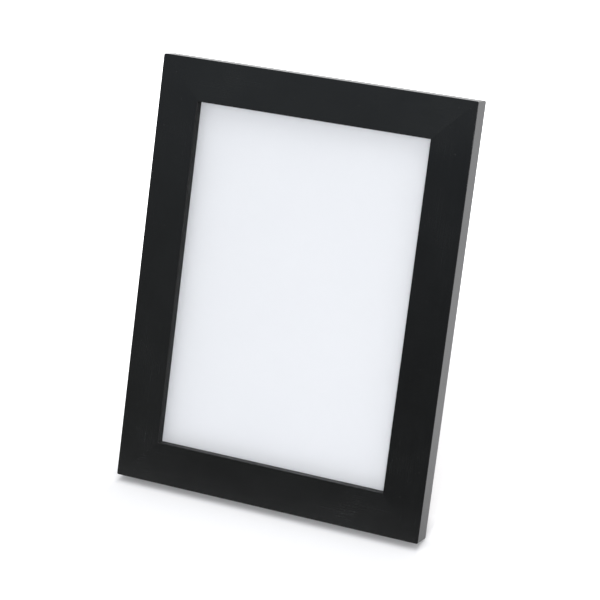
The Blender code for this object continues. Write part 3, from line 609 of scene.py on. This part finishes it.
def sharp_triangle(half, drop):
    """Height and half width of the sharp triangle whose rounded form reaches half and drop.

    How far a rounded corner stands off the sharp one depends on the slope, so it is found step by step.
    """
    slope = math.atan2(drop, half)
    for _ in range(SLOPE_STEPS):
        sharp_half = half - RING_CORNER + RING_CORNER / math.tan(slope / 2)
        tip = math.pi / 2 - slope
        sharp_drop = drop + RING_CORNER / math.sin(tip) - RING_CORNER
        slope = math.atan2(sharp_drop, sharp_half)
    return sharp_drop, sharp_half


def rounded(corners):
    """A polygon whose corners are replaced by tangent arcs."""
    points = []
    for index, here in enumerate(corners):
        before = (corners[index - 1] - here).normalized()
        after = (corners[(index + 1) % len(corners)] - here).normalized()
        half = before.angle(after) / 2
        centre = here + (before + after).normalized() * RING_CORNER / math.sin(half)
        start = here + before * RING_CORNER / math.tan(half) - centre
        end = here + after * RING_CORNER / math.tan(half) - centre
        for step in range(RING_CORNER_STEPS + 1):
            points.append(centre + start.slerp(end, step / RING_CORNER_STEPS).normalized() * RING_CORNER)
    return points


def build_ring(metal):
    """The hanger ring as one bent wire with round corners, hanging plumb from its bar."""
    low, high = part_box("hanger_ring")
    radius = (high.y - low.y) / 2
    joint = next(item for item in frame["joints"] if item["name"] == "ring_swing")
    bar = Vector(joint["pos_m"])
    half = high.x - radius
    drop = bar.z - low.z - radius
    sharp_drop, sharp_half = sharp_triangle(half, drop)
    corners = [Vector((-sharp_half, 0)), Vector((sharp_half, 0)), Vector((0, -sharp_drop))]
    points = rounded(corners)
    curve = bpy.data.curves.new("hanger_ring_wire", "CURVE")
    curve.dimensions = "3D"
    curve.bevel_depth = radius
    curve.bevel_resolution = WIRE_RESOLUTION
    spline = curve.splines.new("POLY")
    spline.points.add(len(points) - 1)
    for target, point in zip(spline.points, points):
        target.co = (bar.x + point.x, bar.y, bar.z + point.y, 1)
    spline.use_cyclic_u = True
    curve.materials.append(metal)
    ring = bpy.data.objects.new("hanger_ring_wire", curve)
    bpy.context.scene.collection.objects.link(ring)
    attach(ring, packed_body("hanger_ring"))
    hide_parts("hanger_ring")


# Kept solids


def dress(node, material):
    """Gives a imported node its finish."""
    slots = frame["nodes"][node].material_slots
    slots[0].link = "OBJECT"
    slots[0].material = material


def dress_solids():
    dress("glass_pane", window_glass())
    dress("photo_insert", print_paper())
    dress("filler_card", grey_card())
    board = pressed_fibreboard()
    dress("back_board", board)
    dress("easel_strut", board)
    steel = blued_steel()
    for node in frame["nodes"]:
        if node.startswith("v_nail"):
            dress(node, steel)


# Studio


def build_floor():
    """A pale floor that shows white to the camera and in reflections. It keeps the object's shadow under the front
    edge, and painted light that glows for the camera lightens the shadow behind, beside and in front of the frame.
    """
    shape = bmesh.new()
    corners = [(-FLOOR_HALF, FLOOR_FRONT), (FLOOR_HALF, FLOOR_FRONT), (FLOOR_HALF, FLOOR_HALF)]
    corners.append((-FLOOR_HALF, FLOOR_HALF))
    shape.faces.new([shape.verts.new((across, back, 0)) for across, back in corners])
    mesh = bpy.data.meshes.new("floor")
    shape.to_mesh(mesh)
    shape.free()
    floor = bpy.data.objects.new("floor", mesh)
    bpy.context.scene.collection.objects.link(floor)
    material, nodes, shader = new_material("pale_floor")
    shader.inputs["Base Color"].default_value = FLOOR_TONE
    shader.inputs["Roughness"].default_value = FLOOR_ROUGHNESS
    shader.inputs["Specular IOR Level"].default_value = 0.0
    shader.inputs["Emission Color"].default_value = grey(1)
    path = nodes.add("ShaderNodeLightPath")
    shiny = nodes.calc("MAXIMUM", path.outputs["Is Glossy Ray"], path.outputs["Is Transmission Ray"])
    away = nodes.add("ShaderNodeVectorMath", {0: nodes.places()}, operation="LENGTH").outputs["Value"]
    place = nodes.add("ShaderNodeSeparateXYZ", {"Vector": nodes.places()})
    across = nodes.calc("ABSOLUTE", place.outputs["X"])
    behind = place.outputs["Y"]
    # Painted light: camera-only glow that lightens the object's shadow in front of, behind and beside the frame
    in_front = nodes.spread(behind, *IN_FRONT_SEEN)
    beside = nodes.spread(across, *BESIDE_SEEN)
    seen = nodes.calc("ADD", nodes.spread(away, *OPEN_FLOOR_SEEN), nodes.spread(behind, *BEHIND_SEEN))
    seen = nodes.calc("ADD", seen, nodes.calc("MAXIMUM", in_front, beside))
    seen = nodes.calc("MULTIPLY", path.outputs["Is Camera Ray"], seen)
    near = nodes.spread(behind, *NEAR_MIRRORED)
    far = nodes.spread(behind, *FAR_MIRRORED)
    mirrored = nodes.calc("MULTIPLY", shiny, nodes.calc("ADD", near, far))
    nodes.feed(shader, {"Emission Strength": nodes.calc("ADD", seen, mirrored)})
    mesh.materials.append(material)


def build_world():
    """White to the camera. Reflections see a white studio that is dim behind the camera."""
    world = bpy.data.worlds.new("studio")
    bpy.context.scene.world = world
    world.use_nodes = True
    tree = world.node_tree
    nodes = Nodes(tree)
    background = tree.nodes["Background"]
    path = nodes.add("ShaderNodeLightPath")
    shiny = nodes.calc("MAXIMUM", path.outputs["Is Glossy Ray"], path.outputs["Is Transmission Ray"])
    direction = nodes.add("ShaderNodeTexCoord").outputs["Generated"]
    height = nodes.add("ShaderNodeSeparateXYZ", {"Vector": direction}).outputs["Z"]
    dim_way = nodes.add("ShaderNodeCombineXYZ", DIM_WAY).outputs["Vector"]
    facing = nodes.add("ShaderNodeVectorMath", {0: direction, 1: dim_way}, operation="DOT_PRODUCT")
    facing = facing.outputs["Value"]

    walls = nodes.spread(facing, *WALLS_MIRRORED)
    mirrored = nodes.calc("ADD", walls, nodes.spread(height, *HEIGHT_MIRRORED))
    over_ambient = nodes.calc("MULTIPLY", shiny, nodes.calc("SUBTRACT", mirrored, AMBIENT))
    others = nodes.calc("ADD", over_ambient, AMBIENT)
    to_white = nodes.calc("SUBTRACT", 1.0, others)
    lift = nodes.calc("MULTIPLY", path.outputs["Is Camera Ray"], to_white)
    nodes.feed(background, {"Strength": nodes.calc("ADD", others, lift)})

    cool = nodes.calc("MULTIPLY", nodes.spread(facing, *COOL_WALLS), nodes.spread(height, *COOL_HEIGHT))
    cool = nodes.calc("MULTIPLY", shiny, cool)
    nodes.feed(background, {"Color": nodes.blend(cool, grey(1), COOL_TONE)})


def add_lamp(name, place, target, size, power):
    """A square lamp that points at its target."""
    light = bpy.data.lights.new(name, "AREA")
    light.shape = "SQUARE"
    light.size = size
    light.energy = power
    lamp = bpy.data.objects.new(name, light)
    bpy.context.scene.collection.objects.link(lamp)
    lamp.location = place
    lamp.rotation_euler = (Vector(target) - Vector(place)).to_track_quat("-Z", "Y").to_euler()


def build_lamps():
    add_lamp("front_softbox", FRONT_LAMP_PLACE, LAMP_TARGET, FRONT_LAMP_SIZE, FRONT_LAMP_POWER)
    add_lamp("top_softbox", TOP_LAMP_PLACE, LAMP_TARGET, TOP_LAMP_SIZE, TOP_LAMP_POWER)


def build_camera():
    azimuth = math.radians(CAMERA_AZIMUTH)
    elevation = math.radians(CAMERA_ELEVATION)
    level = math.cos(elevation)
    back = Vector((math.sin(azimuth) * level, -math.cos(azimuth) * level, math.sin(elevation)))
    data = bpy.data.cameras.new("camera")
    data.sensor_width = SENSOR_WIDTH_MM
    data.lens = FOCAL_LENGTH_MM
    camera = bpy.data.objects.new("camera", data)
    bpy.context.scene.collection.objects.link(camera)
    camera.location = Vector(CAMERA_TARGET) + back * CAMERA_DISTANCE
    camera.rotation_euler = (-back).to_track_quat("-Z", "Y").to_euler()
    bpy.context.scene.camera = camera


build_camera()
panel = panel_turn()
build_rails(panel)
plating = zinc_plate()
build_metal(plating)
build_ring(plating)
dress_solids()
build_floor()
build_world()
build_lamps()
bpy.context.scene.view_settings.view_transform = "Standard"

**WORK TO DO:**
Quote the listing word for word from its first line through the line in which "return sharp_drop, sharp_half" appears.

**COMPLETE ANSWER:**
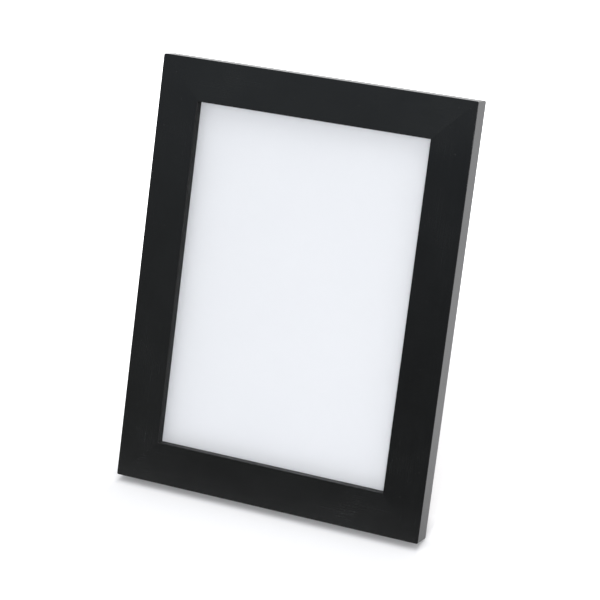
The Blender code for this object continues. Write part 3, from line 609 of scene.py on. This part finishes it.
def sharp_triangle(half, drop):
    """Height and half width of the sharp triangle whose rounded form reaches half and drop.

    How far a rounded corner stands off the sharp one depends on the slope, so it is found step by step.
    """
    slope = math.atan2(drop, half)
    for _ in range(SLOPE_STEPS):
        sharp_half = half - RING_CORNER + RING_CORNER / math.tan(slope / 2)
        tip = math.pi / 2 - slope
        sharp_drop = drop + RING_CORNER / math.sin(tip) - RING_CORNER
        slope = math.atan2(sharp_drop, sharp_half)
    return sharp_drop, sharp_half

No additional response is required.